Cocoa for delivery in March fell 0.8 percent to 1,573 pounds ($2,506) a ton in London. Prices earlier rose as much as 0.7 percent on signs of increasing demand from processors. Cargill Inc. is ramping up cocoa processing after a slowdown earlier this year, Jos de Loor, president of the company’s cocoa and chocolate unit, said in an interview yesterday. Global grindings will rise 2.5 percent to 3.5 percent in the 2012-13 season begun last month, he said. Bean demand will outpace supply by about 50,000 metric tons in the period, according to the International Cocoa Organization. Robusta coffee for delivery in January advanced 0.6 percent to $1,873 a ton after declining 2.2 percent in the previous four sessions.

Oil Pares Weekly Gain as Middle East Tension Eases on Cease-Fire
Brent oil fell for a second day in London, paring a weekly gain, as a cease-fire between Israel and Hamas eased concern that tension in the Middle East will disrupt the region’s crude supplies. Futures slid as much as 0.3 percent, matching yesterday’s decline. The cease-fire crafted by Egypt and the U.S. halted eight days of aerial assaults that ravaged the Gaza Strip and made Tel Aviv a missile target. West Texas Intermediate futures have dropped in New York since the Nov. 21 accord. There was no floor trading in the U.S. yesterday because of the Thanksgiving holiday, and electronic transactions will be booked with today’s trades for settlement purposes.
Brent oil for January settlement fell as much 38 cents to $110.17 a barrel on the London-based ICE Futures Europe exchange and was at $110.24 at 10:04 a.m. Singapore time. Prices slipped 31 cents to $110.55 yesterday. Futures are up 1.2 percent this week and 2.7 percent this year. The European benchmark grade traded at a premium of $23.32 to its U.S. counterpart. WTI for January delivery was at $86.92 a barrel in electronic trading on the New York Mercantile Exchange, down 0.5 percent from the Nov. 21 close. The contract has gained 0.3 percent this week and dropped 12 percent this year. Brent in London has technical resistance along its 200-day moving average, around $111.68 a barrel today, according to data compiled by Bloomberg. Futures have halted advances below this indicator twice so far this month. Sell orders tend to be clustered near chart-resistance levels.

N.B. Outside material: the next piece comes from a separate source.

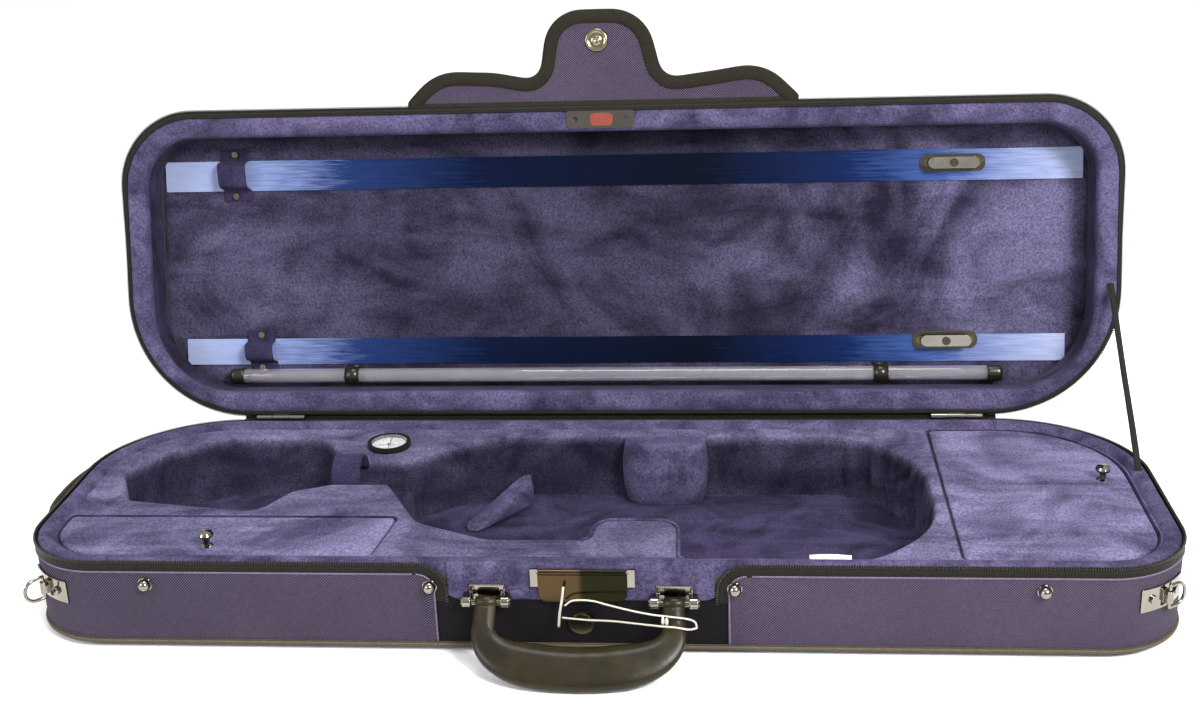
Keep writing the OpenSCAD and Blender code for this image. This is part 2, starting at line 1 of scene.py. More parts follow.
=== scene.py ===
import json
import math

import bpy
import numpy as np
from mathutils import Matrix, Vector, noise
from mathutils.geometry import delaunay_2d_cdt


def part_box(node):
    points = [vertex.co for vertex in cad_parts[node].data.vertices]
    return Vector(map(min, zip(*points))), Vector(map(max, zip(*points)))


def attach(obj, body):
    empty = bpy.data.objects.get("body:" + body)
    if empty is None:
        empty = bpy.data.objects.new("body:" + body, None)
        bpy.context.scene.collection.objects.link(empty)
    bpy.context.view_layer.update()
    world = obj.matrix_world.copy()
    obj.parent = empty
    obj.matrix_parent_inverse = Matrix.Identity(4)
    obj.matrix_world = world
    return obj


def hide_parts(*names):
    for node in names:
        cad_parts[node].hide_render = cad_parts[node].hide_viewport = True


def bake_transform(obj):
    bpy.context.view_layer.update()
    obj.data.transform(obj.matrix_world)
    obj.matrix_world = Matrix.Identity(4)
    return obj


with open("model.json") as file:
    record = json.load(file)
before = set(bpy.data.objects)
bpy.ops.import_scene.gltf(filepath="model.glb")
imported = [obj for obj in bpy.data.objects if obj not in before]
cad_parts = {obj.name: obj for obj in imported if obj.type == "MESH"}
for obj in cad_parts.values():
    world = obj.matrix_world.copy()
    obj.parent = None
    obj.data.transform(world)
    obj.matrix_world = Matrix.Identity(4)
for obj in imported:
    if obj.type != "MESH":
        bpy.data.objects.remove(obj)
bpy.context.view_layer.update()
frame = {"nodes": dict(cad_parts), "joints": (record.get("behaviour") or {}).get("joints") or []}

# Lengths are millimetres in the closed case's own frame; place() turns them into the row's metres.
MM = 0.001
COVER_T = 1.5
PAD_INSET = 13.5
LID_INSET = 18.0
LID_DEPTH = 50.0
PANEL_D = 40.0
FRONT_R = 58.0
BACK_R = 98.0
HOLLOW_R = 66.0
FOOT_H = 4.0
BAND_H = 9.0
BED_Z = 14.5
DECK_DROP = 4.0
BOARD_T = 4.0

shell_lo, shell_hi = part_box("base_shell")
PX = (shell_lo.x + shell_hi.x) / 2 / MM
PY = (shell_lo.y + shell_hi.y) / 2 / MM
HALF_L = (shell_hi.x - shell_lo.x) / 2 / MM + COVER_T
HALF_W = (shell_hi.y - shell_lo.y) / 2 / MM + COVER_T
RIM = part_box("base_rim_pad")[1].z / MM
JOINTS = {j["name"]: j for j in frame["joints"]}
HINGE_Y = JOINTS["lid_hinge"]["pos_m"][1] / MM - PY
OPEN = math.radians(min(JOINTS["lid_hinge"]["range_deg"]))
FRONT = -HALF_W
DECK = RIM - DECK_DROP
COVER_TOP = RIM - BAND_H
GAP = (-93.0, 85.0)
LID_BODIES = ("lid", "flap", "string_tube", "tube_cap")
for unused in ("Cube", "Light", "Camera"):
    if unused in bpy.data.objects:
        bpy.data.objects.remove(bpy.data.objects[unused])


def place(points, lid=False):
    p = np.array(points, float).reshape(-1, 3).copy()
    if lid:
        y, z = p[:, 1] - HINGE_Y, p[:, 2] - RIM
        p[:, 1] = HINGE_Y + y * math.cos(OPEN) - z * math.sin(OPEN)
        p[:, 2] = RIM + y * math.sin(OPEN) + z * math.cos(OPEN)
    return (p + [PX, PY, 0]) * MM


def lid_y(v):
    return HALF_W - v


def D(depth):
    return RIM + depth


def circle(count):
    return np.linspace(0, 2 * math.pi, count, endpoint=False)


def power(value, exponent):
    return math.copysign(abs(value) ** exponent, value)


def unit(t):
    return t / np.linalg.norm(t, axis=-1, keepdims=True)


def case_box(node):
    """A node's box in case millimetres: x, y and z pairs."""
    lo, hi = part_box(node)
    return (lo.x / MM - PX, hi.x / MM - PX), (lo.y / MM - PY, hi.y / MM - PY), (lo.z / MM, hi.z / MM)


# materials
def srgb(r, g, b):
    return tuple(((c / 255 + 0.055) / 1.055) ** 2.4 if c > 10 else c / 255 / 12.92 for c in (r, g, b)) + (1,)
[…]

New York crude futures may decline next week after the tension eased in the Middle East, a Bloomberg survey showed. Twelve of 27 analysts and traders, or 44 percent, forecast prices will decrease through Nov. 30. Nine respondents, or 33 percent, predicted a gain. Six forecast little change.

Gold Set for Weekly Gain as Central Banks, Investors Boost Stake
Gold is poised for a weekly advance after investors boosted holdings to an all-time high and central banks added to reserves as Europe’s debt crisis persisted. Palladium headed for the best week in more than two months. Spot gold traded at $1,729.82 an ounce at 9:51 a.m. in Singapore compared to $1,729.55 yesterday. The metal, poised for a 12th annual gain, is 0.9 percent higher this week. Holdings in bullion-backed exchange-traded products rose to 2,605.318 metric tons on Nov. 21, according to data compiled by Bloomberg. Kazakhstan, Turkey and Russia boosted reserves in October, according to data on the International Monetary Fund’s website this week, joining Brazil, which raised holdings to the highest in more than 11 years. European Union leaders are unlikely to reach a budget deal at the end of a summit this week, German Chancellor Angela Merkel said early today in Brussels.
“The uncertainty in Europe is coming to fore again and that should be good for gold,” said Dong Zhuying, an investment consultant at Haitong Futures Co., a unit of China’s second- largest brokerage by market value. “Buying appears to be strong at the institutional, government and investor levels.” Gold for December delivery was at $1,729.60 an ounce on the Comex in New York, from $1,728.20 on Nov. 21. There was no settlement yesterday because of the Thanksgiving holiday. The euro slid 0.1 percent against the dollar as Merkel ruled out a budget accord until the new year. The U.S. Mint sold 67,000 ounces of gold coins so far in November, exceeding the 59,000 ounces for all of October, according to data on the Mint’s website. At that pace, sales for the month would be 100,500 ounces, up 145 percent from a year earlier. Billionaire investors George Soros and Louis Moore Bacon raised stakes in the biggest gold ETP in the third quarter.
Palladium fell 0.3 percent to $653.75 an ounce, paring this week’s gain to 4.2 percent, the best run since the five days to Sept. 14. Spot silver was unchanged at $33.345 an ounce, 3.1 percent higher this week and near the highest level in more than a month. Cash platinum gained 0.3 percent to $1,581.60 an ounce, set for a third weekly climb, the best such run since February.